Los años 30 del siglo pasado fueron fundamentales para el desarrollo de las artes visuales en Estados Unidos, con la inauguración del MoMA en 1929, el Whitney en 1931 y ocho años más tarde con el Museo de Arte No Objetivo de Hilla Rebay con las obras de la colección Solomon R. Guggenheim. En esa década surgió el grupo Ten, en que estaban Gottlieb y Rothko, entre otros, para proyectar el arte norteamericano hacia la modernidad. Fueron unos años donde Rothko pintó acuarelas, óleos y gouaches hasta que en la primera mitad de los años 40 pasó con rapidez por varias etapas estilísticas, desde la figuración a lo mitológico, luego un giro levemente surrealista y a partir de 1949 a la abstracción cromática, aunque tuvo un bloqueo como pintor y se dedicó a escribir porque como afirmó su hijo Christopher su padre era un pintor de ideas y “la escritura del libro- La realidad del artista- era simplemente una forma de traerlas al mundo”. En suma, un intelectual cuyas opiniones eran rigurosas y solían tomarse muy en serio, porque como escribe Cohen-Solal “la visión de Rothko acerca de la historia del arte puede compararse a la de Hegel: el arte vive a través del artista conforme a un producto final y evoluciona en cada generación”.
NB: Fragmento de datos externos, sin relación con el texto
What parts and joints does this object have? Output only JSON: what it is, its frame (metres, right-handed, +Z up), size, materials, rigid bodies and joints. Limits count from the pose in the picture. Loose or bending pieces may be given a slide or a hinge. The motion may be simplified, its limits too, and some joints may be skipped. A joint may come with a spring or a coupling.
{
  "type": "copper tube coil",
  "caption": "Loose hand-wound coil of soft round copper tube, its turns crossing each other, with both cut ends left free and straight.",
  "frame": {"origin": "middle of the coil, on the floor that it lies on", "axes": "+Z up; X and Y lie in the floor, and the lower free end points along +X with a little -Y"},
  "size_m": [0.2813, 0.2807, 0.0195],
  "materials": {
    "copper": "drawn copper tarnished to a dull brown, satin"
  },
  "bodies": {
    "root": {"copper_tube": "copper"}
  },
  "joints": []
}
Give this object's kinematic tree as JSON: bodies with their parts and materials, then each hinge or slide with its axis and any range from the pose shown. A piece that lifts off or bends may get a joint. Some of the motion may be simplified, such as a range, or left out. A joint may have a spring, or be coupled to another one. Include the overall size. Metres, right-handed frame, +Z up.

Un pintor vanguardista y alquimista del color
La relación de Rothko con Howard Putzel, ayudante de Peggy Guggenheim, que supo introducirle en el mundo del coleccionismo, y más tarde con la galerista Betty Parsons, primero, y con el marchante Sidney Janis después, o la complicidad con Katharine Kup, galerista y conservadora de pintura especialista en el Art Institute de Chicago fueron muy importantes, tanto por las ventas de sus obras como por la primera exposición de Rothko en el museo de Chicago en 1954, lo que afianzó la amistad entre ellos. Un año más tarde expondría por primera vez en la galería de Janis. Su prestigio subía y contribuyó a legitimar la obra de Rothko como un vanguardista. En ese momento su gama cromática se caracterizaba por los blancos suntuosos y los negros profundos sobre fondos rojos, marrones y morados. El profesor y crítico Gillo Dorfles, dijo sobre Rothko que es “el único artista que se mueve en una dirección totalmente diferente… La pintura de Rothko constituye un límite y, a la vez, un inicio: el de un nuevo tonalismo”. Había fijado la marca Rothko que le distinguía de todos sus coetáneos.
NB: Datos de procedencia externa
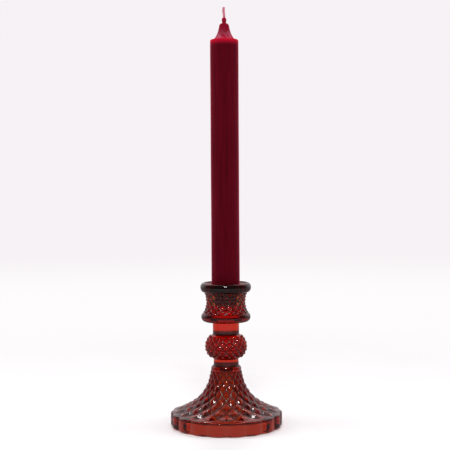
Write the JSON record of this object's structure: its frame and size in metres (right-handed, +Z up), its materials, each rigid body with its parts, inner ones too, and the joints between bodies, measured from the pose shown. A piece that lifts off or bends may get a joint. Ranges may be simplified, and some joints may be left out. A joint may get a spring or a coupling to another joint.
{
  "type": "faceted glass candle holder",
  "caption": "Pressed ruby glass candlestick with diamond facets, a scalloped flared foot and a straight dinner candle that lifts out of its socket.",
  "frame": {"origin": "centre of the foot on the table", "axes": "+Z up along the candle, -Y towards the front, where two scallops of the foot meet in a notch"},
  "size_m": [0.087, 0.086, 0.3255],
  "materials": {
    "ruby_glass": "fire-polished pressed glass",
    "candle_wax": "satin dipped wax with a faint bloom",
    "wick_cotton": "braided cotton soaked in wax"
  },
  "bodies": {
    "holder": {"glass_candlestick": "ruby_glass"},
    "candle": {"candle_wax": "candle_wax", "candle_wick": "wick_cotton"}
  },
  "joints": [
    {"name": "candle_lift", "type": "slide", "parent": "holder", "child": "candle", "axis": [0, 0, 1], "range_m": [0, 0.03]}
  ]
}
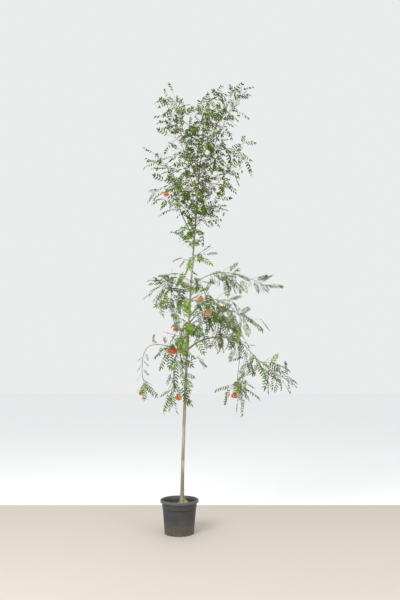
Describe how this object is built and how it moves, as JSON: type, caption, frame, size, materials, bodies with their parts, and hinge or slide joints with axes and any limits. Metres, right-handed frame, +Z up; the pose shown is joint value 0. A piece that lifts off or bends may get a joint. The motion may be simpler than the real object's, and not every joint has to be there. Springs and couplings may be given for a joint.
{
  "type": "rowan tree",
  "caption": "Young rowan tree with feathered leaves and orange berry heads on arching boughs, growing in a round plastic nursery pot.",
  "frame": {"origin": "middle of the pot's flat underside", "axes": "+Z up, +X to the right as the tree is seen in the picture, +Y away from that viewer"},
  "size_m": [1.4456, 1.0915, 4.091],
  "materials": {
    "pot": "satin dark grey, dusty",
    "soil": "matt, crumbly",
    "trunk": "smooth olive-grey bark",
    "bough": "smooth purple-brown bark",
    "foliage": "matt leaves"
  },
  "bodies": {
    "root": {"pot": "pot", "soil": "soil", "trunk": "trunk", "bough_right_leader": "bough", "bough_right_side": "bough", "bough_left_leader": "bough", "bough_left_side": "bough", "bough_left_back": "bough", "bough_right_arch_high": "bough", "bough_right_shoot": "bough", "bough_left_shoot": "bough", "bough_back_high": "bough", "bough_left_drop": "bough", "bough_right_high": "bough", "bough_right_mid": "bough", "bough_right_back": "bough", "bough_right_arch": "bough", "bough_right_far": "bough", "bough_right_hang": "bough", "bough_left_arch": "bough", "bough_left_end": "bough", "bough_left_hang": "bough", "bough_front_low": "bough", "bough_back_low": "bough", "bough_back_left": "bough", "leaves_right_leader": "foliage", "leaves_right_side": "foliage", "leaves_left_leader": "foliage", "leaves_left_side": "foliage", "leaves_left_back": "foliage", "leaves_top": "foliage", "leaves_front_high": "foliage", "leaves_back_top": "foliage", "leaves_right_arch_high": "foliage", "leaves_right_inner": "foliage", "leaves_right_shoot": "foliage", "leaves_left_shoot": "foliage", "leaves_left_fruit": "foliage", "leaves_front_mid": "foliage", "leaves_back_high": "foliage", "leaves_left_middle": "foliage", "leaves_mid_right": "foliage", "leaves_trunk_front": "foliage", "leaves_trunk_left": "foliage", "leaves_trunk_right": "foliage", "leaves_left_high": "foliage", "leaves_left_drop": "foliage", "leaves_right_high": "foliage", "leaves_right_mid": "foliage", "leaves_right_back": "foliage", "leaves_right_fruit": "foliage", "leaves_right_far": "foliage", "leaves_right_hang": "foliage", "leaves_left_end": "foliage", "leaves_left_hang": "foliage", "leaves_left_low": "foliage", "leaves_right_low": "foliage", "leaves_front_low": "foliage", "leaves_back_low": "foliage", "leaves_back_left": "foliage"}
  },
  "joints": []
}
En sus últimos doce años tuvo tiempo de emprender su segundo viaje a Europa, con su mujer Mell y su hija Kate, y visitó algunas ciudades italianas, Napolés, Roma y las ruinas de Pompeya, Tarquinia y Venecia. Más tarde viajó a París y por último a Gran Bretaña, para más adelante regresar a Nueva York. En pleno éxito le encargaron la decoración del restaurante de lujo Four Seasons en el edificio Seagram de Nueva York, lo que le desconcertó y finalmente rechazó un trabajo muy bien pagado porque rechazaba colaborar en un espacio suntuoso y decorativo y donó los paneles que realizó poco más tarde a la Tate Gallery de Londres
La innovación constante fue uno de los ejes de su trayectoria como artista y un día visitó la sala “capilla” Rothko, que habían instalado en la Phillips Collection, con tan solo tres pinturas de los años 50, pero pensada para propiciar la meditación. Todo ese proceso y la influencia de los pintores italianos culminaron en 1965 cuando la familia De Menil de Houston le encargó que hiciera catorce paneles para un espacio octogonal en forma de capilla multiconfesional, que resultó ser la culminación de toda su carrera: Rothko ofreció al realizar este trabajo un entorno, una experiencia y algo muy parecido a una revelación. Este alquimista del color no sólo dominaba los procedimientos pictóricos sino que sabía combinar técnicas antiguas con descubrimientos. Como afirmó su amigo Robert Motherwell: “aquellas finas capas de color eran literalmente sus estandartes, sus escudos, sus fórmulas mágicas contra los terrores del mundo”. Una biografía imprescindible, bien documentada e ilustrada con fotografías de su vida y entorno, y una selección de algunas de sus obras maestras, que nos revela con delicadeza los territorios íntimos y creativos de un gigante del arte del siglo XX.
Julián H. Miranda
Mark Rothko. Buscando la luz de la Capilla.